## Aim
Spot each line that carries the word "bends"; copy those lines.

## The data
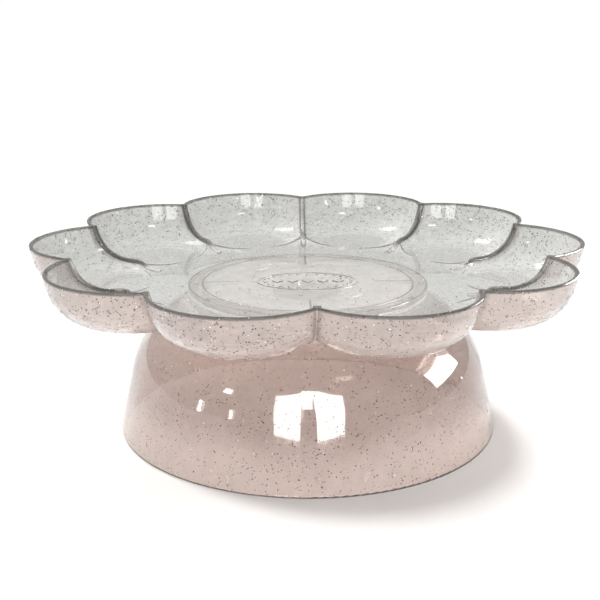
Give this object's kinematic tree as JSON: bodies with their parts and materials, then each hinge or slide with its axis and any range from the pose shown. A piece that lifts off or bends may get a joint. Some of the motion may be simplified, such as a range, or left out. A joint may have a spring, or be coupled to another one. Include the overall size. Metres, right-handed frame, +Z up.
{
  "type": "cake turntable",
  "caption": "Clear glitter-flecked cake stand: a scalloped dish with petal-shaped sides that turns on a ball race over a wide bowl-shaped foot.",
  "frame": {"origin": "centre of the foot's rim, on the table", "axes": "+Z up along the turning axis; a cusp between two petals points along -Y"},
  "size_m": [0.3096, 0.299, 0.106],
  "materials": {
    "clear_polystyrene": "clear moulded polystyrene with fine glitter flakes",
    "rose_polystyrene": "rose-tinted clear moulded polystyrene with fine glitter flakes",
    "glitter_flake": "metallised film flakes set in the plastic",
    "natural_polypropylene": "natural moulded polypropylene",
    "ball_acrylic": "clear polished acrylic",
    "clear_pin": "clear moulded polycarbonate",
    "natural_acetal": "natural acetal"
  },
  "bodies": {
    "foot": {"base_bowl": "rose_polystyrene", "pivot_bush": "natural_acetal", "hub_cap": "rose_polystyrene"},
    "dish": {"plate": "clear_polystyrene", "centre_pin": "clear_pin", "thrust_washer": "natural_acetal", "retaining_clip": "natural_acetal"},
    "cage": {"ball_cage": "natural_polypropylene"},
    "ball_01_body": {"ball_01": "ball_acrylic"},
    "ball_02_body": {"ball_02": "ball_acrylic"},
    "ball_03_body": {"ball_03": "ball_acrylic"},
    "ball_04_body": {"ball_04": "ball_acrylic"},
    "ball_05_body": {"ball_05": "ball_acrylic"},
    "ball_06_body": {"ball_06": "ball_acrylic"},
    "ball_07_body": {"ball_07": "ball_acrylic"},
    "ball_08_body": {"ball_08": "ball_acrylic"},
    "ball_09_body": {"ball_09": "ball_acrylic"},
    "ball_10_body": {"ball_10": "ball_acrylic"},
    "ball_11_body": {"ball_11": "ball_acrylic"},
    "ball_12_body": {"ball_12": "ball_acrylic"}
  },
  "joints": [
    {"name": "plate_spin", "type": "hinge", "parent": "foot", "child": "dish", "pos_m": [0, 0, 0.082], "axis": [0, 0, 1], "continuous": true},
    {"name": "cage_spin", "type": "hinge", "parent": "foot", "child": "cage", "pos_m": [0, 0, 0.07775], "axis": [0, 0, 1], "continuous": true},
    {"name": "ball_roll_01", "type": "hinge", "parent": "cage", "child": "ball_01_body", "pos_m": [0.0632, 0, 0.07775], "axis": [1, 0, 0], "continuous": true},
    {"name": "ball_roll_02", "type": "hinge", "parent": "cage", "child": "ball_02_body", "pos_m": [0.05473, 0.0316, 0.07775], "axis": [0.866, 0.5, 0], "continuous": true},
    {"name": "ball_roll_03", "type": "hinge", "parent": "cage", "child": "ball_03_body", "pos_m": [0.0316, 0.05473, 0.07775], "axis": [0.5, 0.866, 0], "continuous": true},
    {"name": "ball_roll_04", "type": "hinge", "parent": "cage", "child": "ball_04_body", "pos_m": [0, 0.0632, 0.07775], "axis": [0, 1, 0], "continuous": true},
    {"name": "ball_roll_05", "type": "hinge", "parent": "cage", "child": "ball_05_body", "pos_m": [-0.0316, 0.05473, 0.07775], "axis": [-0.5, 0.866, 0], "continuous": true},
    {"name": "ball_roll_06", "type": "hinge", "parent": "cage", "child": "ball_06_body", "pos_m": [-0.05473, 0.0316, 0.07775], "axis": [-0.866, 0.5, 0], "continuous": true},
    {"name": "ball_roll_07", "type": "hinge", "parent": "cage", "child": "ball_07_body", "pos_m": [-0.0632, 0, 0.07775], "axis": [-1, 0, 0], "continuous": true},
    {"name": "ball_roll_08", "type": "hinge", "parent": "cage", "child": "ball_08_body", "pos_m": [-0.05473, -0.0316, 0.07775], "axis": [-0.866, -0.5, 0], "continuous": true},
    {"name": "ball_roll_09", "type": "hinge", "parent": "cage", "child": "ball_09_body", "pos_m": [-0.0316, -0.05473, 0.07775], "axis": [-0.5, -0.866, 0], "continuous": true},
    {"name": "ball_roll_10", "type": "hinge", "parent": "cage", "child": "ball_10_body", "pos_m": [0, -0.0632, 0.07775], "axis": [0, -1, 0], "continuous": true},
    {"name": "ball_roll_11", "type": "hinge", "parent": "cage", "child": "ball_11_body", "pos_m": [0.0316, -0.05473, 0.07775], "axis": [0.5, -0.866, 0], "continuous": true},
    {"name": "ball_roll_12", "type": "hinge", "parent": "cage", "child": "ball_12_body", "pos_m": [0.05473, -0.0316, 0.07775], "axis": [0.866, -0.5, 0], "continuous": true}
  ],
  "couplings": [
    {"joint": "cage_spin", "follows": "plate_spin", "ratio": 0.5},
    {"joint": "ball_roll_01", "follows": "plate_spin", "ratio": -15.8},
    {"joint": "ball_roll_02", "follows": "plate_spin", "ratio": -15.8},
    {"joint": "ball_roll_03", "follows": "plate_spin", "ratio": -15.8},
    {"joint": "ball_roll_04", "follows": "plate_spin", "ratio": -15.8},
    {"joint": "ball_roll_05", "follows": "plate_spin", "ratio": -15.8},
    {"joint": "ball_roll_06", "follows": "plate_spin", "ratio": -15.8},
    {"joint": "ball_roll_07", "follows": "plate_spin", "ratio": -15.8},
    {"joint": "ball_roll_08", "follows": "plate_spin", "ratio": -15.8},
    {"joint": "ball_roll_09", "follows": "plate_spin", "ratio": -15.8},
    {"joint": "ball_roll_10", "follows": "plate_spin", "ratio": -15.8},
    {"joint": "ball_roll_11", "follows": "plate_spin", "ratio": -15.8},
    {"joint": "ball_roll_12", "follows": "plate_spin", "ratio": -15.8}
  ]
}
---
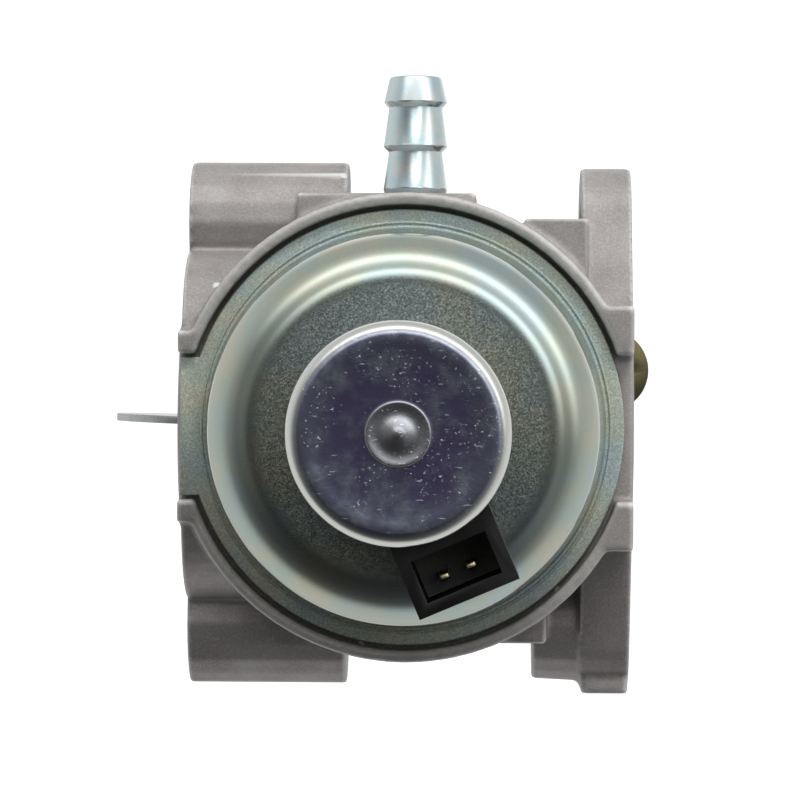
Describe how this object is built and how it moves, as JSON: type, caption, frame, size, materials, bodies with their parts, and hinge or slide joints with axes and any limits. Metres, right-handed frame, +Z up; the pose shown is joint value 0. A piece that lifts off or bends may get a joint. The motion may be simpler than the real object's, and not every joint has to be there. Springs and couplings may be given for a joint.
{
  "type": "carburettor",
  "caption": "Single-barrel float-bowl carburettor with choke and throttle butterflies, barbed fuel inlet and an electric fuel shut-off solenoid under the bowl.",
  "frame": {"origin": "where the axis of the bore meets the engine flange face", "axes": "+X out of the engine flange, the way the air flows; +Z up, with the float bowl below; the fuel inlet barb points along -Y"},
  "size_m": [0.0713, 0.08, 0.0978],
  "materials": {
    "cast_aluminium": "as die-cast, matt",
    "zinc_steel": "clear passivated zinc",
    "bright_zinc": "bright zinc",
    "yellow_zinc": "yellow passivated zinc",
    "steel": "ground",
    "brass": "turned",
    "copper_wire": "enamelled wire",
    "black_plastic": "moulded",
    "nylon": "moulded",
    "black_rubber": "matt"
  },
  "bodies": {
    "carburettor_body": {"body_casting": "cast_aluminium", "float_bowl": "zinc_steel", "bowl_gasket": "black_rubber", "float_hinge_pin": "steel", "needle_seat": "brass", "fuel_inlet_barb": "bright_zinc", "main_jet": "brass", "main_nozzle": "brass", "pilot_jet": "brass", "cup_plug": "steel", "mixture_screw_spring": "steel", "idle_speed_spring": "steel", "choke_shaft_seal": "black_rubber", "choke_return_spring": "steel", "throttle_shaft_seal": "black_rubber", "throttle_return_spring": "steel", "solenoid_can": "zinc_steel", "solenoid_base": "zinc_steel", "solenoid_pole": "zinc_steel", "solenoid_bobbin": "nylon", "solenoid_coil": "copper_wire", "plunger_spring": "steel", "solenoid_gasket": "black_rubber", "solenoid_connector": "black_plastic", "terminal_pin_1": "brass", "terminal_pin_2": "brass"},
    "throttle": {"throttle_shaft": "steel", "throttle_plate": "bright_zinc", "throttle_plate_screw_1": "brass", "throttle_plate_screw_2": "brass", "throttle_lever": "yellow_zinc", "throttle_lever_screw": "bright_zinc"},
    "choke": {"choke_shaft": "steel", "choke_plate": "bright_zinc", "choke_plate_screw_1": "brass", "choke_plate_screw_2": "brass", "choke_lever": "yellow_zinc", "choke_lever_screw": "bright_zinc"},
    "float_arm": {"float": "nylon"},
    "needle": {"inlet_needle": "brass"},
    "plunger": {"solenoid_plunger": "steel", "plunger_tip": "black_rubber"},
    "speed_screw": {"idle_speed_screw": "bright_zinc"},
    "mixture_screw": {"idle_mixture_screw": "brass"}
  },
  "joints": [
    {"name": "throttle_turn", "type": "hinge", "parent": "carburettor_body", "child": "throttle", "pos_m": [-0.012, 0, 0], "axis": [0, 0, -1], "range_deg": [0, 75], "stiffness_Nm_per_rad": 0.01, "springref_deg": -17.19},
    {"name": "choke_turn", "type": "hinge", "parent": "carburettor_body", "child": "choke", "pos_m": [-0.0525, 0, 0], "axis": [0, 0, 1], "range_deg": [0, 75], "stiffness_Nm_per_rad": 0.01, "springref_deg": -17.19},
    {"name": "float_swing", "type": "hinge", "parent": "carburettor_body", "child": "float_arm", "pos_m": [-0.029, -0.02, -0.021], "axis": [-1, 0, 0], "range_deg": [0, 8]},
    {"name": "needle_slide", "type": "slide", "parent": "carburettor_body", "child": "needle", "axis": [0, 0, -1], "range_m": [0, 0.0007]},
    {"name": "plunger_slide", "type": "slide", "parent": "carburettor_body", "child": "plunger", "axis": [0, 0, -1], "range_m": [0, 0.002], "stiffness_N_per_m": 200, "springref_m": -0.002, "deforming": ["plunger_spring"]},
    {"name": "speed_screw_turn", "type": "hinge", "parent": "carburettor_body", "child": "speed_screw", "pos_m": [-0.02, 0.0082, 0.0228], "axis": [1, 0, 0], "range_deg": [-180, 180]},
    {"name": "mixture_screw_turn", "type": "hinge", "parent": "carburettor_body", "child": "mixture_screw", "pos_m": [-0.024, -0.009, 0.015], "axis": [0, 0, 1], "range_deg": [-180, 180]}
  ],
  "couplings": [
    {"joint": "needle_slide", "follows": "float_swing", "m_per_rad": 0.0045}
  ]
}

## Final result
Give this object's kinematic tree as JSON: bodies with their parts and materials, then each hinge or slide with its axis and any range from the pose shown. A piece that lifts off or bends may get a joint. Some of the motion may be simplified, such as a range, or left out. A joint may have a spring, or be coupled to another one. Include the overall size. Metres, right-handed frame, +Z up.
Describe how this object is built and how it moves, as JSON: type, caption, frame, size, materials, bodies with their parts, and hinge or slide joints with axes and any limits. Metres, right-handed frame, +Z up; the pose shown is joint value 0. A piece that lifts off or bends may get a joint. The motion may be simpler than the real object's, and not every joint has to be there. Springs and couplings may be given for a joint.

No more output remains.